I won’t be able to do a lot more debug tonight - I am getting weather and power glitches, and while all my computers are on back-up, the HestiaPi is not. No sense courting glitches in the file system.

  1. I’ll put this in my queue of things to try to reproduce. Everything there looks reasonable. The only thing I can think of is that maybe the host block is overriding more than is desired, but I have enough raspberry pi boards that can test that out.
  2. This is one of those situations where it’d be great to be able to verify the sensor works, if you have any other gear that can do so.
  3. :person_facepalming: How embarrassing. I now have a MR in to fix the documentation. And these relays are weird when you dig down into the datasheet. They act totally normal with 24V AC, and reportedly 240V AC (and thus presumably 120V AC), but outside of our use case I remember there looked like there were some gotchas.
  4. I’ll keep an eye out for this one as I’m testing v1.5-dev to see if I can reproduce the issue.
  5. It’s not the compiling, it’s booting, resizing the partition, adding SSH keys, rebooting, installing the LCD drivers, adding apt repos, installing software, setting up OpenHAB, and so on. It’s not so bad if I’m just setting up a single machine manually. It’s the fact that I want the entire setup process to be repeatable and automated, and so I’m re-doing all of that work each time that I think I’ve fixed the current issue.

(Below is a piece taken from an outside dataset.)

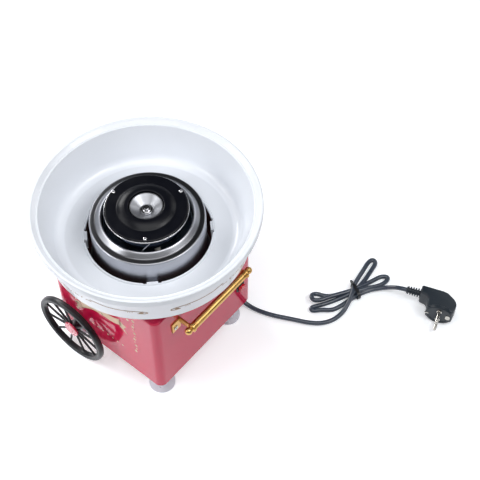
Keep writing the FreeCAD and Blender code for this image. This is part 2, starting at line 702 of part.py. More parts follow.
def make_switch():
    y, z = S["switch_y"], S["switch_z"]
    body = new_body("switch_body")
    bezel = new_sketch(body, "switch_bezel", "YZ_Plane", offset=HALF_X)
    half_length, half_height = S["bezel_length"] / 2, S["bezel_height"] / 2
    draw(bezel, rounded_rectangle(half_length, half_height, 2.0, y, z))
    pad(body, bezel, 1.8)
    barrel = new_sketch(body, "switch_barrel", "YZ_Plane", offset=HALF_X - 20)
    overhang = S["bezel_overhang"]
    draw(barrel, rounded_rectangle(half_length - overhang, half_height - overhang, 0.9, y, z))
    pad(body, barrel, 20)
    mouth = new_sketch(body, "switch_mouth", "YZ_Plane", offset=HALF_X - 8)
    draw(mouth, rounded_rectangle(S["rocker_length"] / 2 + 0.7, S["rocker_height"] / 2 + 0.35, 0.4, y, z))
    pocket(body, mouth, 12, backwards=True)
    keep("switch_body", body)

    half = S["rocker_length"] / 2
    rocker = new_body("switch_rocker")
    lever = new_sketch(rocker, "rocker_outline")
    draw(lever, [(-4.5, -half + 2), (1.0, -half), (5.2, -half + 0.4), (5.0, -half + 2.2, 1.6), (3.4, 0),
                 (5.0, half - 2.2), (5.2, half - 0.4, 1.6), (1.0, half), (-4.5, half - 2)])
    pad(rocker, lever, S["rocker_height"], symmetric=True)
    put(rocker, (HALF_X, y, z), Rotation(Vector(0, 0, 1), S["rocker_tilt"].number))
    rocker.setExpression("Placement.Rotation.Angle", "sizes.rocker_tilt")
    keep("switch_rocker", rocker)


def make_wiring_blocks():
    """Terminal block and inner cord clamp, both on the base plate."""
    blank = box("terminal_blank", (32, 14, 12), (-66, 34, PLATE_TOP))
    bores = [cylinder("terminal_bore_%d" % number, 1.6, 14, (-61 + 7.4 * number, 34, PLATE_TOP + 4.5),
                      ALONG_PLUS_Y) for number in range(4)]
    keep("terminal_block", cut("terminal_block", blank, fuse("terminal_bores", *bores)))
    keep("cord_clamp", box("cord_clamp", (18, 9, 7), (CORD_BLOCK_X + 6, CORD_BLOCK_Y - 4.5, PLATE_TOP)))


# ---------------------------------------------------------------- mains cord

CORD_BLOCK_X, CORD_BLOCK_Y = 16.0, 80.0
CORD_HEADING = 8.0
RELIEF_LENGTH = 24.0
LEAD_ROUTE = [(46.3, 84.26, 22.0), (56.2, 85.65, 22.0), (66.5, 87.4, 17.6), (76.5, 90.0, 10.4),
              (87.5, 91.8, 5.0), (99, 93.2, 3.5), (113, 96.6, 3.4), (130, 102.8, 3.4), (152, 113.8, 3.4),
              (173, 123.4, 3.4), (188, 134.0, 3.4), (198, 149.5, 3.4), (201, 168.0, 3.6),
              (197.5, 185.5, 5.0), (194.0, 199.0, 6.8)]
TAIL_ROUTE = [(205.0, 217.5, 7.0), (213.0, 228.5, 4.6), (221.5, 237.0, 5.6), (231.5, 241.8, 11.8),
              (241.6, 243.6, 17.6), (252.72, 247.58, 19.0)]
TIE = Vector(195.0, 206.5, 0)
TIE_HEADING = 62.0
LOOP_TIPS = {"a": (184.6, 262.5, 10.4), "b": (213.0, 248.8, 10.6), "c": (159.8, 163.6, 10.8),
             "d": (169.0, 152.8, 10.6)}
HANK_HEIGHT = 13.6
PLUG_FACE = Vector(312.1, 239.4, 0)
PLUG_HEADING = 20.0


def cord_solid(name, route, radius):
    """A tube along straight runs joined by arcs that are as large as the runs allow."""
    corners = [Vector(*point) for point in route]
    edges, radii, here = [], [], corners[0]
    for before, corner, after in zip(corners, corners[1:], corners[2:]):
        to_corner, from_corner = (corner - before), (after - corner)
        reach = 0.45 * min(to_corner.Length, from_corner.Length)
        turn = to_corner.getAngle(from_corner)
        start = corner - to_corner.normalize() * reach
        end = corner + from_corner.normalize() * reach
        inward = (from_corner - to_corner).normalize()
        radii.append(reach / math.tan(turn / 2))
        middle = corner + inward * (radii[-1] / math.cos(turn / 2) - radii[-1])
        edges += [Part.LineSegment(here, start).toShape(), Part.Arc(start, middle, end).toShape()]
        here = end
    edges.append(Part.LineSegment(here, corners[-1]).toShape())
    path = Part.Wire(edges)
    section = Part.Wire([Part.Circle(corners[0], corners[1] - corners[0], radius).toShape()])
    solid = path.makePipeShell([section], True, True)
    expected = math.pi * radius * radius * path.Length
    if abs(solid.Volume - expected) > 0.01 * expected:
        raise RuntimeError("%s has volume %.0f, not %.0f" % (name, solid.Volume, expected))
    print("%s: length %.0f, bend radii %s" % (name, path.Length, " ".join("%.0f" % r for r in radii)))
    feature = DOC.addObject("Part::Feature", name)
    feature.Shape = solid
    return keep(name, feature)


def loop_slab(tip_x, tip_y, tip_radius):
    """A flat tapered loop shape from the tie to a round tip."""
    root = Vector(TIE.x, TIE.y, 0.2)
    tip = Vector(tip_x, tip_y, 0.2)
    root_radius = 6.0
    along = tip - root
    lean = math.asin((tip_radius - root_radius) / along.Length)
    heading = math.atan2(along.y, along.x)
    edges = []
    spots = {}
    for side in (-1, 1):
        angle = heading + side * (math.pi / 2 + lean)
        normal = Vector(math.cos(angle), math.sin(angle), 0)
        spots[side] = (root + normal * root_radius, tip + normal * tip_radius)
    far = tip + Vector(math.cos(heading), math.sin(heading), 0) * tip_radius
    near = root - Vector(math.cos(heading), math.sin(heading), 0) * root_radius
    edges.append(Part.LineSegment(spots[-1][0], spots[-1][1]).toShape())
    edges.append(Part.Arc(spots[-1][1], far, spots[1][1]).toShape())
    edges.append(Part.LineSegment(spots[1][1], spots[1][0]).toShape())
    edges.append(Part.Arc(spots[1][0], near, spots[-1][0]).toShape())
    return Part.Face(Part.Wire(edges)).extrude(Vector(0, 0, HANK_HEIGHT))


def make_cord():
    relief_turn = Rotation(Vector(0, 0, 1), CORD_HEADING) * ALONG_X
    height = S["cord_exit_height"]
    block = box("outlet_block", (16, 14, 10), (CORD_BLOCK_X - 8, CORD_BLOCK_Y - 7, S["foot_height"] - 10))
    spout = cylinder("outlet_spout", 6.6, 12, (CORD_BLOCK_X, CORD_BLOCK_Y, height), relief_turn)
    plug_in = cylinder("outlet_plug", 4.5, S["base_plate_thick"], (CORD_BLOCK_X, CORD_BLOCK_Y, S["foot_height"]))
    heading = math.radians(CORD_HEADING)
    start = (CORD_BLOCK_X + 12 * math.cos(heading), CORD_BLOCK_Y + 12 * math.sin(heading), height)
    relief = cone("outlet_relief", 6.0, 4.2, RELIEF_LENGTH - 5.4, start, relief_turn)
    keep("cord_outlet", fuse("cord_outlet", block, spout, plug_in, relief))
    cord_solid("cord_lead", LEAD_ROUTE, S["cord_radius"].number)
    cord_solid("cord_tail", TAIL_ROUTE, S["cord_radius"].number)

    hank = DOC.addObject("Part::Feature", "cord_hank")
    slabs = [loop_slab(*tip) for tip in LOOP_TIPS.values()]
    band_turn = Placement(TIE, Rotation(Vector(0, 0, 1), TIE_HEADING))
    waist = Part.makeBox(9, 23, HANK_HEIGHT + 0.6, Vector(-4.5, -11.5, 0.9))
    waist.Placement = band_turn
    ring = Part.makeBox(6, 25.4, HANK_HEIGHT + 2.2, Vector(-3, -12.7, 0.1))
    ring = ring.cut(Part.makeBox(8, 23, HANK_HEIGHT + 0.6, Vector(-4, -11.5, 0.9)))
    ring.Placement = band_turn
    lobes = slabs[0].fuse(slabs[1:]).cut(ring).fuse(waist).removeSplitter()
    hank.Shape = lobes.cut(ring)
    keep("cord_hank", hank)
    tie = DOC.addObject("Part::Feature", "cord_tie")
    tie.Shape = ring
    keep("cord_tie", tie)


def make_plug():
    """Angled mains plug lying on its side: its pins point along its local -Y."""
    place = Placement(PLUG_FACE, Rotation(Vector(0, 0, 1), PLUG_HEADING))
    radius = S["plug_radius"]
    body = new_body("plug_body")
    outline = new_sketch(body, "plug_outline", offset=5)
    draw(outline, [(-19, 4), (19, 4), (20.5, 19), (17.0, 24.5), (5, 33.5), (-19, 34.2), (-32.6, 35), (-32.6, 21),
                   (-20, 17.5)])
    moulding = pad(body, outline, 28)
    corner_edges = ["Edge%d" % number for number, edge in enumerate(moulding.Shape.Edges, start=1)
                    if edge.BoundBox.ZLength < 0.01 and edge.BoundBox.YMax > 4.1]
    rounding = body.newObject("PartDesign::Chamfer", "plug_chamfer")
    rounding.Base = (moulding, corner_edges)
    rounding.Size = 3.0
    DOC.recompute()
    disc = new_sketch(body, "plug_disc", "XZ_Plane")
    draw_circle(disc, radius, 0, radius)
    pad(body, disc, 6).Reversed = True
    DOC.recompute()
    body.Placement = place
    keep("plug_body", body)

    pins = [cylinder("plug_pin_%d" % side, S["pin_radius"], S["pin_length"],
                     (0, 0, radius + S["pin_spacing"] / 2 * side), ALONG_MINUS_Y) for side in (-1, 1)]
    pins_group = group("plug_pins", pins)
    pins_group.Placement = place
    keep("plug_pins", pins_group)
    clips_group = group("plug_earth", [box("plug_clip_left", (1.4, 1.0, 6), (-17.6, -1.0, radius - 3)),
                                       box("plug_clip_right", (9, 1.0, 7), (8.6, -1.0, radius - 3.5))])
    clips_group.Placement = place
    keep("plug_earth", clips_group)
    back = Rotation(Vector(0, 0, 1), 180) * ALONG_X
    relief = cone("plug_relief_cone", 6.2, 4.4, 20.4, (-32.6, 28, radius), back)
    relief_group = group("plug_relief_group", [relief])
    relief_group.Placement = place
    keep("plug_relief", relief_group)


# ---------------------------------------------------------------- bowl

WALL_SLOPE = math.radians(71)


def make_bowl():
    """Lift-off bowl: a pan and an outer skirt that hang from one rolled rim."""
    rim, top, lip = S["rim_radius"], S["rim_top"], S["lip_height"]
    floor, wall, hole = S["bowl_floor"], S["bowl_wall"], S["hole_radius"]
    flat, curve, skirt = S["bowl_flat"], S["bowl_curve"], S["skirt_radius"]
    under = floor - wall
    out, up = math.sin(WALL_SLOPE), math.cos(WALL_SLOPE)
    wall_rise = 49.5
    bead_top = floor + wall_rise + 1.8
    hollow_top = floor + 44.5
    wall_top = flat + curve * out + (wall_rise - curve * (1 - up)) / math.tan(WALL_SLOPE)
    bowl = new_body("bowl")
    revolve(bowl, "bowl_moulded", [
        (hole, under), (hole, floor + 0.5), (hole + 0.9, floor + 1.4, -0.9), (hole + 2.0, floor + 1.4),
        (hole + 3.4, floor), (flat, floor), (flat + curve * out, floor + curve * (1 - up), curve),
        (wall_top, floor + wall_rise), (wall_top + 1.4, bead_top, -1.6), (wall_top + 2.6, bead_top - 0.5, -1.3),
        (wall_top + 3.4, bead_top - 0.5), (rim - 4.4, top - 1.2), (rim - 2.8, top, -1.9), (rim - 1.7, top),
        (rim, top - 1.7, -1.7), (rim, top - lip), (rim - 2.2, top - lip), (skirt + 0.9, under + 4),
        (skirt, under), (skirt - wall, under), (skirt - wall + 0.6, under + 4), (rim - 5.6, hollow_top),
        (wall_top + 1.2, hollow_top),
        (flat + (curve + wall) * out, floor + curve - (curve + wall) * up), (flat, under, -(curve + wall))])
    tab = new_sketch(bowl, "bowl_tab", offset=S["tab_bottom"])
    half_tab = S["tab_width"] / 2
    draw(tab, [(hole - 2.4, -half_tab), (hole + 0.6, -half_tab), (hole + 0.6, half_tab), (hole - 2.4, half_tab)])
    tab_pad = pad(bowl, tab, floor - S["tab_bottom"])
    slots = new_sketch(bowl, "bowl_tab_slots", offset=under - 1)
    for side in (-1, 1):
        low, high = half_tab * side, (half_tab + 4.5) * side
        draw(slots, [(hole - 3, low), (hole + 1.0, low), (hole + 1.0, high), (hole - 3, high)])
    slots_cut = pocket(bowl, slots, 6, backwards=True)
    pattern = bowl.newObject("PartDesign::PolarPattern", "bowl_tab_pattern")
    pattern.Originals = [tab_pad, slots_cut]
    pattern.Axis = (origin_feature(bowl, "Z_Axis"), [""])
    pattern.Angle = 360
    pattern.Occurrences = 4
    bowl.Tip = pattern
    bowl.Placement = Placement(Vector(), Rotation(Vector(0, 0, 1), 45))
    DOC.recompute()
    keep("bowl", bowl)


# ---------------------------------------------------------------- check and export

def check_and_export():
    DOC.recompute()
    for thing in DOC.Objects:
        if "Invalid" in thing.State or "Error" in thing.State:
            raise RuntimeError("%s is %s" % (thing.Name, thing.State))
    os.makedirs("parts", exist_ok=True)
    for node, thing in PARTS.items():
        shape = thing.Shape
        if shape.isNull() or not shape.isValid() or shape.Volume <= 0:
            raise RuntimeError("%s has no valid shape" % node)
        shape.exportStep("parts/%s.step" % node)
        print("%-24s solids %2d  volume %9.0f" % (node, len(shape.Solids), shape.Volume))
    print(len(PARTS), "sub-parts")


make_housing()
make_base_plate()
make_base_screws()
make_feet()
make_well()
make_drum()
make_heater()
make_head()
make_motor()
make_wheels()
make_handle()
make_switch()
make_wiring_blocks()
make_cord()
make_plug()
make_bowl()
check_and_export()
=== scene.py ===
"""Looks of a cart-shaped cotton candy machine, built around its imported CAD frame, in metres."""
import json
import math

import bmesh
import bpy
from mathutils import Matrix, Vector


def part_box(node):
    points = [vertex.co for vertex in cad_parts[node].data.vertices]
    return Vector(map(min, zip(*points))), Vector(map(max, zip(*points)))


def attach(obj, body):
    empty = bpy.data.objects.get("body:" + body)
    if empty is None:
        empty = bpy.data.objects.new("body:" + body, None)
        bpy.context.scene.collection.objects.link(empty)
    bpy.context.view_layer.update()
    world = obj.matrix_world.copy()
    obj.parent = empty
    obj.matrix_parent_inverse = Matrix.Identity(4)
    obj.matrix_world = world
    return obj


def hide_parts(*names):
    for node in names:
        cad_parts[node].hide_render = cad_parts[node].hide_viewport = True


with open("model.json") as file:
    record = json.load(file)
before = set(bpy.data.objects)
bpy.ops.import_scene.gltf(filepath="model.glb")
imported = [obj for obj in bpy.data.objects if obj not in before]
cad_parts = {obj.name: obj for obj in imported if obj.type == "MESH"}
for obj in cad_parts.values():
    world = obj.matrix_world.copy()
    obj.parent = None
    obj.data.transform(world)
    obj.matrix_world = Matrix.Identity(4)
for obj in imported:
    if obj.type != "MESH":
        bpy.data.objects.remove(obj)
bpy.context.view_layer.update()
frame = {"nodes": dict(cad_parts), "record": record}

NODES = frame["nodes"]
MM = 0.001


# ---------------------------------------------------------------- materials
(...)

Oh, I can respect making things repeatable and automated - that’s one of my peeves with other engineers I’ve worked with who FAIL to do that. I’ll spend a day automating an hour process, if that process will be re-executed many times, so that it WILL be repeatable. (I once spend quite some time setting up a RedHat kickstart to build a server for the company I worked for, so that at any point thereafter they could completely rebuild it with 2 CDs).

As for testing the sensor: No, I don’t have any I2C controllers laying around. I have a couple of other PIs around, and I may be able to test. However, the fact that the clock line isn’t toggling makes me think the problem is on the Pi end of things.

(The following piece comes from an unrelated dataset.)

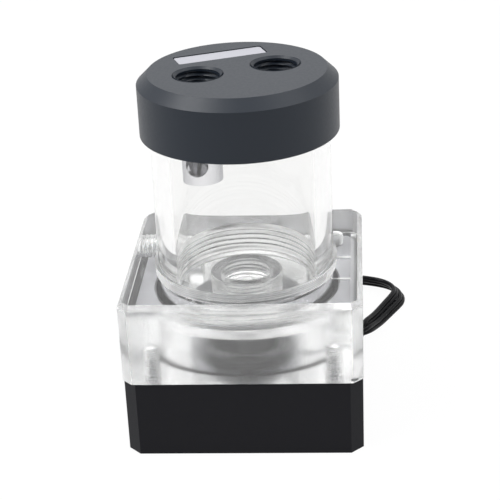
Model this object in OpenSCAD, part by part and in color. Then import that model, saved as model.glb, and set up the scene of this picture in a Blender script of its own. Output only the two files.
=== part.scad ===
// Coolant pump with a clear reservoir on top.
// Millimetres, +Z up. The origin is the middle of the underside of the base.
// From below: black base with the motor in it, clear pump block, clear tube, black screw cap.

/* [Base cover] */
// Width across the flats of the base
base_w = 65.6; // [64:0.1:72]
// Height of the base
base_h = 22; // [21.5:0.5:26]
// Leg of the 45 degree cut on each upright corner
corner_cut = 3.4; // [2.6:0.1:4]
// Thickness of the cover's side walls
cover_wall = 2; // [1.8:0.1:2.2]
// Thickness of the cover's floor
cover_floor = 2; // [1.6:0.1:2.2]

/* [Case screws] */
// Distance of each screw's axis from the two sides of the base nearest to it
screw_edge = 7.8; // [7.4:0.1:8]
// Outside diameter of the screw thread
screw_d = 4; // [3:0.5:4]
// Length of a screw under its head
screw_len = 25; // [24:0.5:26]
// Diameter of a screw head
head_d = 7; // [6.5:0.1:7.2]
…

As for the routes - could the Pi’s DHCP be getting confused about the routes for the multicast networks - maybe trying to re-use a variable for them as well as the gateway route? This is how my whole network works, and all the other hosts are fine with this and get the gateway.

I have a bit more information:

  1. Every time I restart it, it goes back to the “set up the WiFi” and I have to connect to its WiFi and tell it to use mine. Checking wpa-supplicant.conf shows that the SSID and passphrase have been written to the file, and I’ve done a sync to force it to storage. It’s acting like it keeps going back through the “reset everything for the first time” code.
  2. I’ve verified that at least 2 of the relays trigger now that I am using AC to drive it, so that seems to be the problem there. I cannot say with 100% certainty that all the relays work, as 2 didn’t light the LEDs, but that may be a bad connection - investigating.
  3. I’ve noticed some font corruption on the panel during start up:

    I don’t know if that means anything, but in the spirit of “If something funny seen, record amount of funny here”, I am reporting it.
  4. I have verified that I2C clock is running and that data is NOT - indeed, what I see is a droop of the voltage on the data line, so that does tend to make me think the sensor is dead.

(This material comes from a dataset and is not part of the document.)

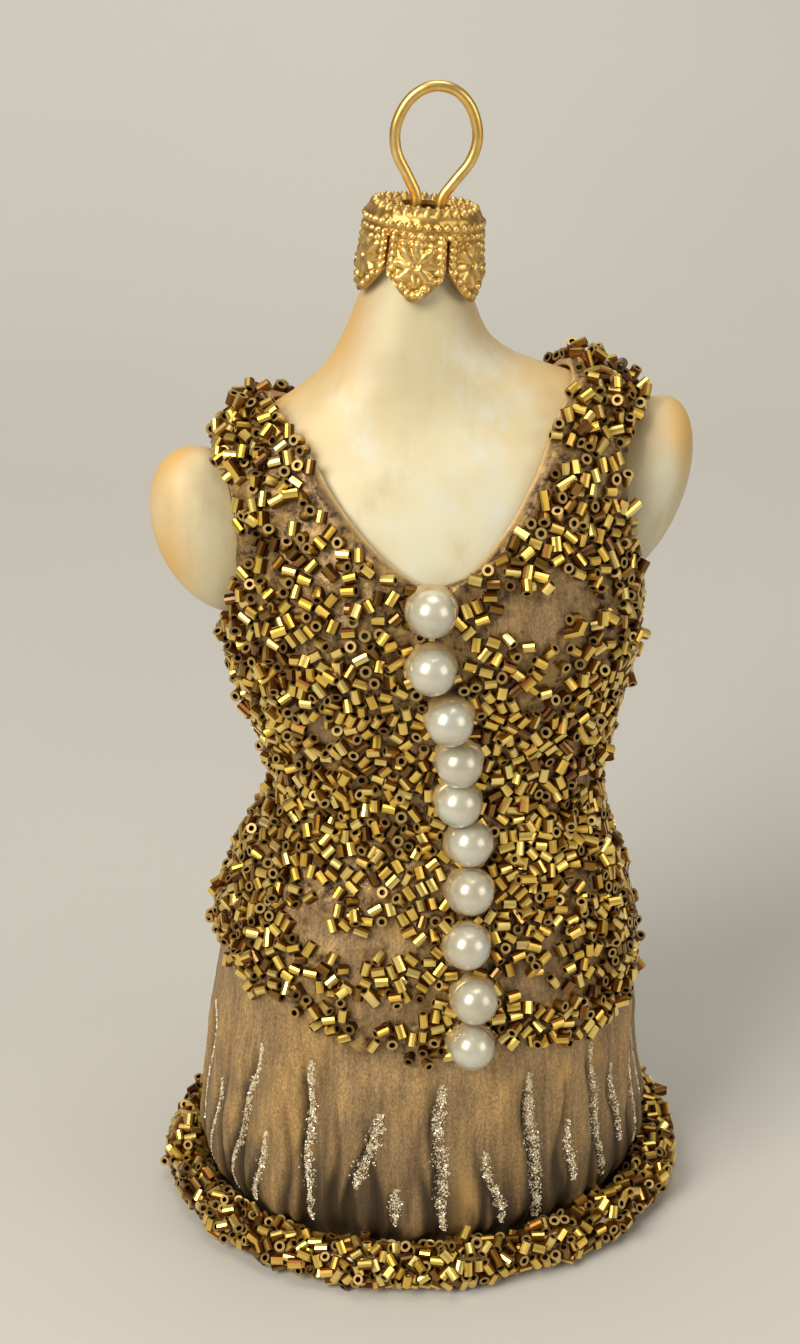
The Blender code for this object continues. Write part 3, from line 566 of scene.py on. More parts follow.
wireGold = rampPaint("wireGold", 700, (0.3, (0.78, 0.50, 0.14)), (0.7, (0.92, 0.66, 0.25)),
                     Metallic=1.0, Roughness=0.34)
print("materials made")

# dress panels: a fine wall on the same surface as the solids
dressMade = {}
for name, panel in panels.items():
    coordinates, quads = panelGrid(panel)
    turn, height = coordinates.T
    kept, shown, crease = foldRelief(turn, height)
    mask = beadMask(turn, height)
    base = figurePoint(turn, height)
    fromNeck = np.abs(base[:, 0] - figureRow("sway", height)) - neckAcross(turn, height)
    bottom = panel["height"][0]
    # crust under the beads, rolled neck edge that thins to its rim, and brush marks
    roll = bell(fromNeck / dress["neckRollWidth"] - 1) * (height > bottom)
    crust = dress["glueRise"] * mask * (1 + ripple(base, dress["glueWave"], 3))
    raised = skirtRise(turn, height) + crust
    raised = raised + dress["neckRoll"] * roll + dress["brushRise"] * ripple(base, dress["brushWave"], 5)
    thin = dress["neckThin"] * bell(fromNeck) * (height > bottom - 1)
    outer = skin(turn, height, dress["ease"] + dress["wall"] + raised - thin)[0]
    inner = skin(turn, height, np.full(len(turn), dress["ease"]))[0]
    points, faces = np.concatenate([outer, inner]), closeWall(quads, len(outer))
    piece = makePiece(name, points, faces, [bronze], "dress", sharp=50)
    # painted shade in the troughs and creases and at the foot where the skirt meets the hem roll, stronger
    # lower down; glue, gold along the neck, and painted highlight on the crests
    low = 1 - ease(7, 20, height)
    trough = (1 - kept) ** 1.3 * shown * (0.25 + 0.6 * low) + crease * (0.72 + 0.28 * low)
    trough = trough + 0.7 * (1 - ease(folds["foot"], folds["full"], height))
    goldEdge = bell(fromNeck / dress["goldEdge"]) * (height > bottom) * 0.75
    crestHighlight = kept * shown * (0.5 + ripple(base, 6.0, 61))
    stain = 0.5 * ease(0.0, 1.0, ripple(base, 2.2, 71)) * ease(31, 37, height)
    glued = np.clip(mask + stain, 0, 1) * (1 - goldEdge)
    painted = {"trough": np.clip(trough, 0, 0.93), "glued": glued, "goldEdge": goldEdge,
               "crestHighlight": np.clip(crestHighlight, 0, 1), "low": 0.8 * (1 - ease(6, 17, height))}
    for label, values in painted.items():
        addNumber(piece, label, np.tile(values, 2))
    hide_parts(panel["replaces"])
    area = round(quadAreas(outer, quads).sum())
    print(name, "quads", len(piece.data.polygons), "cloth area in square mm", area)
    dressMade[name] = (piece, coordinates, quads, outer)
print("dress panels made")


def beadShape():
    # rings of (along, radius) for a closed tube: end face, side, end face, bore
    half, radius, hole = bead["halfLength"], bead["radius"], bead["hole"]
    rings = [(-half, hole), (-half, radius), (half, radius), (half, hole)]
    sides = bead["sides"]
    angle = (np.arange(sides) - 0.5) * 2 * np.pi / sides
    points = np.array([[(along, r * np.sin(a), r * np.cos(a)) for a in angle] for along, r in rings])
    index = np.arange(len(rings) * sides).reshape(len(rings), sides)
    index = np.concatenate([index, index[:1]])
    index = np.concatenate([index, index[:, :1]], axis=1)
    corners = [index[:-1, :-1], index[1:, :-1], index[1:, 1:], index[:-1, 1:]]
    quads = np.stack([corner.ravel() for corner in corners], axis=1)[:, ::-1]
    # the gold lining shows through the top facets; the flanks are amber glass painted dark, as the shade
    # and dark refracted edges of a clear bead
    flank = np.where(np.cos(angle + np.pi / sides) > bead["goldAbove"], 0, 3)
    slots = np.concatenate([np.full(sides, 1), flank, np.full(sides, 1), np.full(sides, 2)])
    return points.reshape(-1, 3), quads, slots


def nearPairs(points, within):
    # index pairs of points that lie this close
    points = points.astype(np.float32)
    squares = (points**2).sum(axis=1)
    distance = squares[:, None] + squares[None, :] - 2 * points @ points.T
    first, second = np.nonzero(np.triu(distance < within**2, 1))
    return first, second


def headed(place, a, b, heading):
    # foot, normal and the level direction of a bead's axis, from a surface with two tangents
    point, alongA, alongB, normal = place(a, b)
    ahead = unit(alongA)
    beside = np.cross(normal, ahead)
    axis = ahead * np.cos(heading)[:, None] + beside * np.sin(heading)[:, None]
    return point, alongA, alongB, normal, axis


def settle(place, allowed, a, b, heading, rounds):
    # pushes beads apart along the surface: each bead is two discs, and overlap moves and turns it
    reach = bead["halfLength"] - bead["radius"] * 0.62
    diameter = 2 * bead["radius"]
    for step in range(rounds):
        point, alongA, alongB, normal, axis = headed(place, a, b, heading)
        if step % 5 == 0:
            first, second = nearPairs(point, 2 * (reach + diameter / 2) + 0.4)
        shift = np.zeros_like(point)
        twist = np.zeros(len(a))
        for one in (-reach, reach):
            for other in (-reach, reach):
                armOne, armTwo = axis[first] * one, axis[second] * other
                gap = (point[first] + armOne) - (point[second] + armTwo)
                distance = np.linalg.norm(gap, axis=1)
                overlap = np.clip(diameter - distance, 0, None) * bead["push"]
                push = (overlap / np.maximum(distance, 1e-6))[:, None] * gap
                for which, arm, way in ((first, armOne, push), (second, armTwo, -push)):
                    np.add.at(shift, which, way)
                    np.add.at(twist, which, (np.cross(arm, way) * normal[which]).sum(axis=1))
        shift = np.clip(shift, -0.5, 0.5)
        newA = a + (shift * alongA).sum(axis=1) / (alongA**2).sum(axis=1)
        newB = b + (shift * alongB).sum(axis=1) / (alongB**2).sum(axis=1)
        stays = allowed(newA, newB)
        a, b = np.where(stays, newA, a), np.where(stays, newB, b)
        heading = heading + np.clip(twist * bead["twist"], -0.4, 0.4)
    return a, b, heading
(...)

One of the relays is not working. Again, maybe my fault; I will check the control signal to it, and replace if needed. I can also get a sensor.

OK, I have a sensor and relay on order. Mouser usually is one day for me, so tomorrow I should be able to test that part of things.

While I wait for parts, I was poking around - this time the system came up directly onto the network (no default gateway, still). I noticed that you have Modemmanager loaded - is that strictly needed? It might be a bit of fat to trim…

After seeing you say that the wpa-supplicant.conf was saved, it jarred my memory that people have reported this problem when they don’t have 2.4GHz wifi. The Raspberry Pi doesn’t support 5GHz.

I’ll keep an eye out for that text overwriting thing. I admit that I don’t usually watch them boot anymore when I’m testing them out. After I power them on, it’s time to go get a snack or some tea and come back in a bit.

As for ModemManager, that should be stopped and disabled…

I guess something went wrong with my automation and we didn’t catch it is final testing. However, I can say that the Debian 12 based image doesn’t have it running. I suppose I could just remove the modemmanager package entirely. :thinking:

In any case, I’ll save that for the end. Right now X tells me that the screen isn’t detected, and the HDMI cuts over to a black screen, so I can’t even log in with a keyboard/monitor attached. This is always the worst part of upgrades.

OK, I have the hardware working, but:
Now, it always comes up in the “set up wifi” mode with it’s own network, even though I’ve configured /etc/wpa_supplication/wpa_supplicant with the correct network information. Moreover, when it comes up in that mode, it never seems to find any of the local 2.4GHz networks - the drop down is always blank, and of course it won’t let me just type in the information.
What drives the decision that it must reconfigure the SSID, and what can I do to override that?

That decision is made based on whether it can connect to the WiFi access point that is configured. If it can connect to wifi, it does so; if not, it falls back to spinning up its own AP.

I have “good” news for you on this front: I’m running into this same thing on the thermostat that I have on the bench right now (the bookworm-based one). I’m not happy to have this problem, but I am glad I’m able to reproduce it with an AP that I’ve used before with this exact raspberry pi!

As a workaround, I was able to use nmcli device wifi connect <AP name> password <password> to set the wifi configuration manually. I found that command in a stackoverflow answer. After running that, I found that the pi would automatically connect to wifi after reboots and it’d avoid the initial wifi setup. I’m not sure if this will work on bullseye, I’m currently only working with bookworm.

A reproducible bug you can work on is infinitely preferable to a random bug you cannot. I’ll try that and see if it works for me as well.